This touches on an thought I've always had: MMOG's would be a great source of entertainment when I retire.  Anyone else have this thought?

It really isn't very expensive.
You can do it as long as you have some mental capacity and can interact with a keyboard/monitor/headset.
You can do it at any hour of the day, any day in the week.
Time is on your side for once, which is critical in MMOG's of today.

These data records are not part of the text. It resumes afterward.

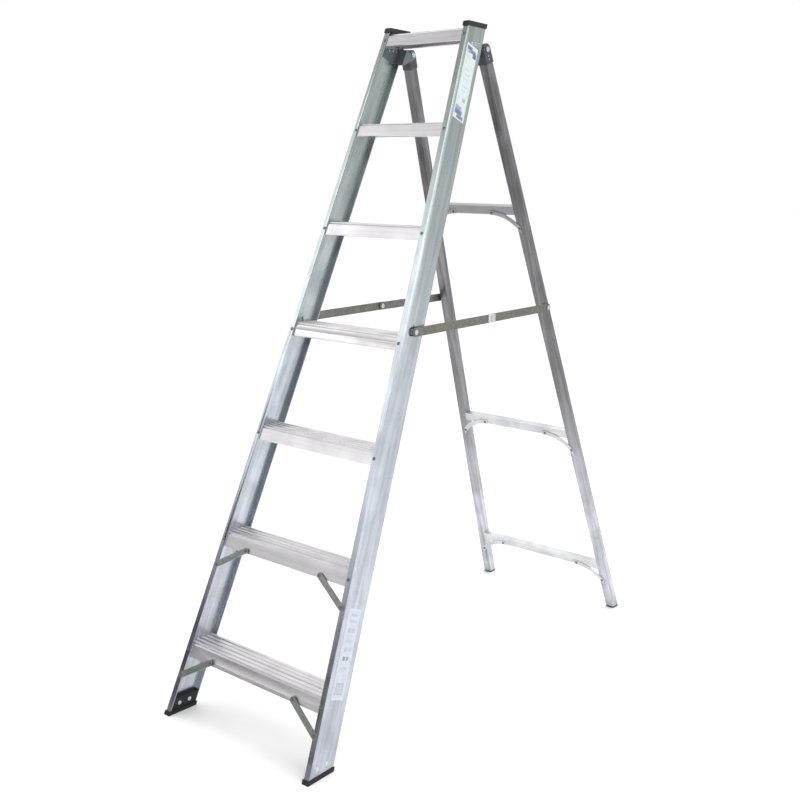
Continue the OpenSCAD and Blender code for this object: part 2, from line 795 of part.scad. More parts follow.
gusset(rung_tops[2], "left");  // gusset_bottom_left
gusset(rung_tops[2], "right");  // gusset_bottom_right
gusset_rivets();
hinge_shoe("left");  // hinge_shoe_left
hinge_shoe("right");  // hinge_shoe_right
hinge_shoe_rivets();
rear_foot("left");  // rear_foot_left
rear_foot("right");  // rear_foot_right
spreader_rear_pivots();
spreader_front_link("left");  // spreader_front_link_left
spreader_front_link("right");  // spreader_front_link_right
spreader_rear_link("left");  // spreader_rear_link_left
spreader_rear_link("right");  // spreader_rear_link_right
knuckle_rivet_front("left");  // knuckle_rivet_front_left
knuckle_rivet_front("right");  // knuckle_rivet_front_right
knuckle_rivet_rear("left");  // knuckle_rivet_rear_left
knuckle_rivet_rear("right");  // knuckle_rivet_rear_right
knuckle_stop("left");  // knuckle_stop_left
knuckle_stop("right");  // knuckle_stop_right
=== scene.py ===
"""Looks of a single-sided aluminium step ladder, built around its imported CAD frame.

The CAD nodes give every size and place. This script dresses them in extruded aluminium, zinc, plastic
and rubber, rounds their edges, sets domed rivets and the grip teeth of the treads, and lights the ladder
in a plain pale studio.
"""

import logging
import math
from dataclasses import dataclass, field
from enum import Enum
from typing import Any, Iterable, Sequence

import bpy
import numpy as np
from mathutils import Matrix, Vector


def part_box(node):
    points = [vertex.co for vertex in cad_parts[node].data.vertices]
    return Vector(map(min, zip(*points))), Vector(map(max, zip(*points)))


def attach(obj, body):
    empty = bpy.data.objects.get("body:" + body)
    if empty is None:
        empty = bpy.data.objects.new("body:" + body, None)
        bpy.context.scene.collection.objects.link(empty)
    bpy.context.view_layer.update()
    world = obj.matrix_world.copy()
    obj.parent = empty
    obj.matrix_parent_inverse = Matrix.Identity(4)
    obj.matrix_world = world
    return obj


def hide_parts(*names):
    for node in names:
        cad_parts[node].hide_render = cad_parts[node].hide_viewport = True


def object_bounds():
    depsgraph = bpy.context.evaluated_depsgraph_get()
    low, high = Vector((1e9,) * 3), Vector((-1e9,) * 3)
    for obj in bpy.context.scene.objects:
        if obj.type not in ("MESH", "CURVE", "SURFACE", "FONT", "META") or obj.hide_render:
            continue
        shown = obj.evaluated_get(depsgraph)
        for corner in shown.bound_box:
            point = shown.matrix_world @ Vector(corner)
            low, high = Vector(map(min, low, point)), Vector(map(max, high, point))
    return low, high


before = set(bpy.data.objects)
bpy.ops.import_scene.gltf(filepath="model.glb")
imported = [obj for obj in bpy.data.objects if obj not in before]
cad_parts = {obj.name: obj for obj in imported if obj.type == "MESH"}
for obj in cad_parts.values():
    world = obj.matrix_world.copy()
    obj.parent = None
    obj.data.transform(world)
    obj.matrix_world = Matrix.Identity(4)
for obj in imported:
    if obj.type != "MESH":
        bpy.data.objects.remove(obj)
CAD_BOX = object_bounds()

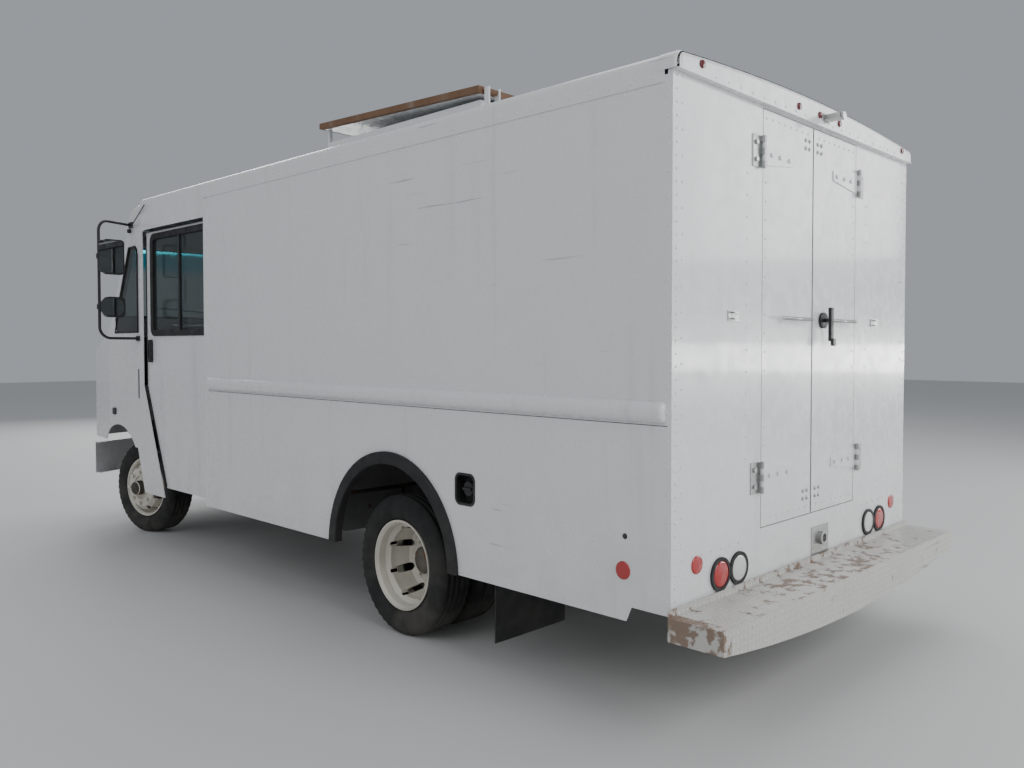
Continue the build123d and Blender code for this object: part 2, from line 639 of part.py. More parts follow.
flap_x = 1150.0
with BuildPart() as mud_flaps:
    for name, sign in SIDES:
        width = sorted((sign * 660, sign * 1170))
        block((ahead(flap_x), ahead(flap_x + 8)), width, (150, 730))
        block((ahead(flap_x - 24), ahead(flap_x)), width, (690, 730))
        arm = sorted((sign * rail_y, sign * 662))
        block((ahead(flap_x - 24), ahead(flap_x)), arm, (690, 730))
finish(mud_flaps, "mud_flaps")

cup_depth = 60.0
with BuildPart() as fuel_cup:
    with BuildSketch(Plane.XZ.offset(-(half + 3))):
        with Locations((ahead(filler[0]), filler[1])):
            RectangleRounded(filler_size[0], filler_size[1], 40)
    extrude(amount=2.7)
    with BuildSketch(Plane.XZ.offset(-(half + 1))):
        with Locations((ahead(filler[0]), filler[1])):
            RectangleRounded(filler_size[0] - 13, filler_size[1] - 13, 33)
    extrude(amount=cup_depth)
    with BuildSketch(Plane.XZ.offset(-(half + 3))):
        with Locations((ahead(filler[0]), filler[1])):
            RectangleRounded(filler_size[0] - 26, filler_size[1] - 26, 28)
    extrude(amount=cup_depth - 2, mode=Mode.SUBTRACT)
    neck = (ahead(filler[0]), half - cup_depth - 60, filler[1])
    bar(neck, (neck[0], half - cup_depth + 22, neck[2]), 28)
finish(fuel_cup, "fuel_cup")

with BuildPart() as fuel_cap:
    cap = (ahead(filler[0]), half - cup_depth + 22 + clearance, filler[1])
    bar(cap, (cap[0], cap[1] + 16, cap[2]), 38)
    block((cap[0] - 32, cap[0] + 32), (cap[1] + 16, cap[1] + 28), (cap[2] - 6, cap[2] + 6))
finish(fuel_cap, "fuel_cap")

# ---------------------------------------------------------------- cab shell
cab_wall = 8.0
door_front_x = 5565.0      # front edge of the sliding door's opening
door_kink_z = 1335.0       # below here the edge slants back to the step
door_foot_x = 5165.0
door_head_z = 2628.0
cab_top_z = roof_edge_z + 60
crease_x = 6330.0          # where the cab side turns towards the nose
nose_corner_x = 6880.0
nose_x = nose_length - 75.0
nose_low = 800.0
front_arch_radius = 490.0
front_arch_z = 485.0

cab_outline = [(door_foot_x, 432), (door_front_x, door_kink_z), (door_front_x, roof_header_z),
               (roof_front_x + 3, roof_header_z), (roof_front_x + 3, cab_top_z), (5640, 2905), (5780, 2815),
               (5885, 2700), (5915, 2560), (6265, 1905), (6350, 1790), (6620, 1712), (6900, 1610), (7060, 1470),
               (7110, 1385), (7085, 1200), (nose_x - 5, 960), (nose_x - 10, nose_low), (5700, nose_low), (5560, 432)]


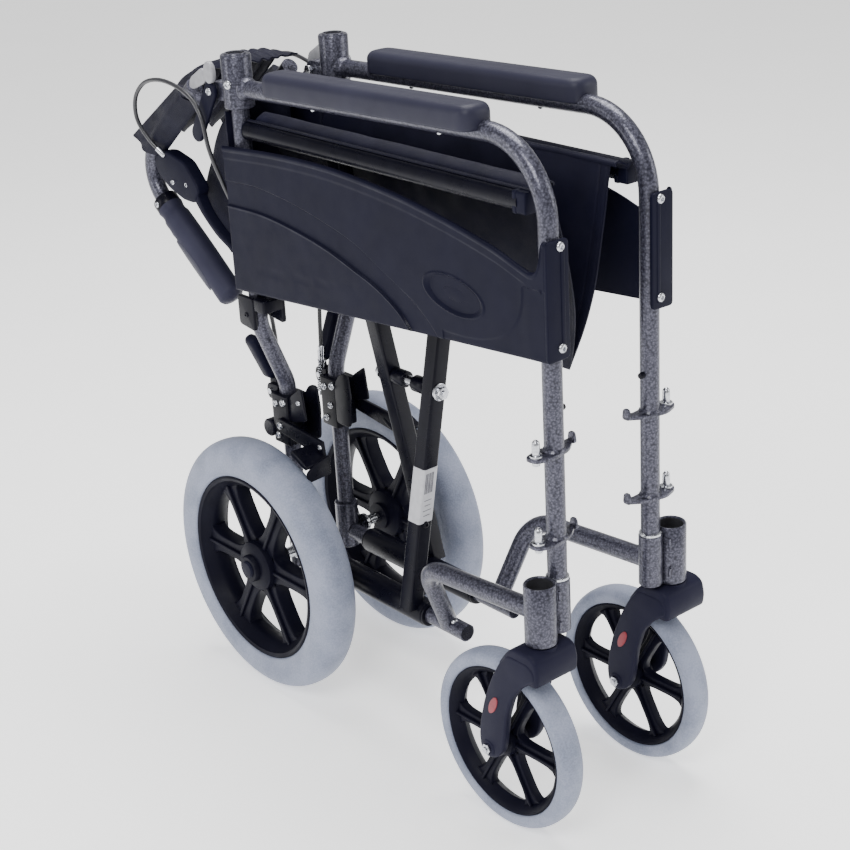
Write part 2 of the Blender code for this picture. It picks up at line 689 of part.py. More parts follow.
def cable(name, side, s, route, origin=None):
    points = smooth_route([row(s * x, y, z) for x, y, z in route])
    curve = bpy.data.curves.new(name, "CURVE")
    curve.dimensions = "3D"
    curve.bevel_depth = CABLE_R
    curve.bevel_resolution = 2
    curve.use_fill_caps = True
    spline = curve.splines.new("POLY")
    spline.points.add(len(points) - 1)
    centre = origin or Vector((0, 0, 0))
    for target, point in zip(spline.points, points):
        target.co = (*(point - centre), 1.0)
    obj = bpy.data.objects.new(f"{name}_{side}", curve)
    curve.materials.append(paint(f"{name}_{side}", BLACK_PAINT))
    obj.location = centre
    bpy.context.collection.objects.link(obj)


def main():
    clear_scene()
    for side, s in SIDES:
        front_tube(side, s)
        stem_housing(side, s)
        lower_rail(side, s)
        rear_upright(side, s)
        side_panel(side, s)
        armrest_pad(side, s)
        seat_saddle(side, s)
        rear_axle(side, s)
        brake_bracket(side, s)
        parking_lever(side, s)
        brake_arm(side, s)
        rear_wheel(side, s)
        castor(side, s)
        seat_rail(side, s)
        seat_half(side, s)
        back_post(side, s)
        push_grip(side, s)
        hand_lever(side, s)
        latch_lever(side, s)
        cable("cable_upper", side, s, CABLE_UPPER, row(s * FRAME_X, *BACK_PIVOT))
        cable("cable_lower", side, s, CABLE_LOWER)
    cross_bar("cross_bar_front", 1, BAR_Y[0])
    cross_bar("cross_bar_rear", -1, BAR_Y[1])
    pivot_shaft()
    back_webs()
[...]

While this segment of the market is a real boundary for today's MMOG's, I see this opening up in the future.  I can very much imagine myself playing these types of games well into my retirement age.  I'd love to say all my time will be spent vacationing and doing all kinds of crazy things, but realistically I won't have the money for it.  Hell, the way virtual item auctioning is going these days, it would be a great source of added income! (I somewhat kid about that.)

The age range for players will expand quite a bit by the time I'm 70.  It will be very interesting to see how all of the different ages intermix.  Will we see guilds that are 45 or older only? (I see 21 and over now and my friend and I are thinking of starting a 30 and over one.) Can we imagine special senior discount for accounts?  Perhaps discounts in game even, hehe.  I could see that as being part of WoW's ingame humor.  "Show your AARP card for a discount on our finest maces!"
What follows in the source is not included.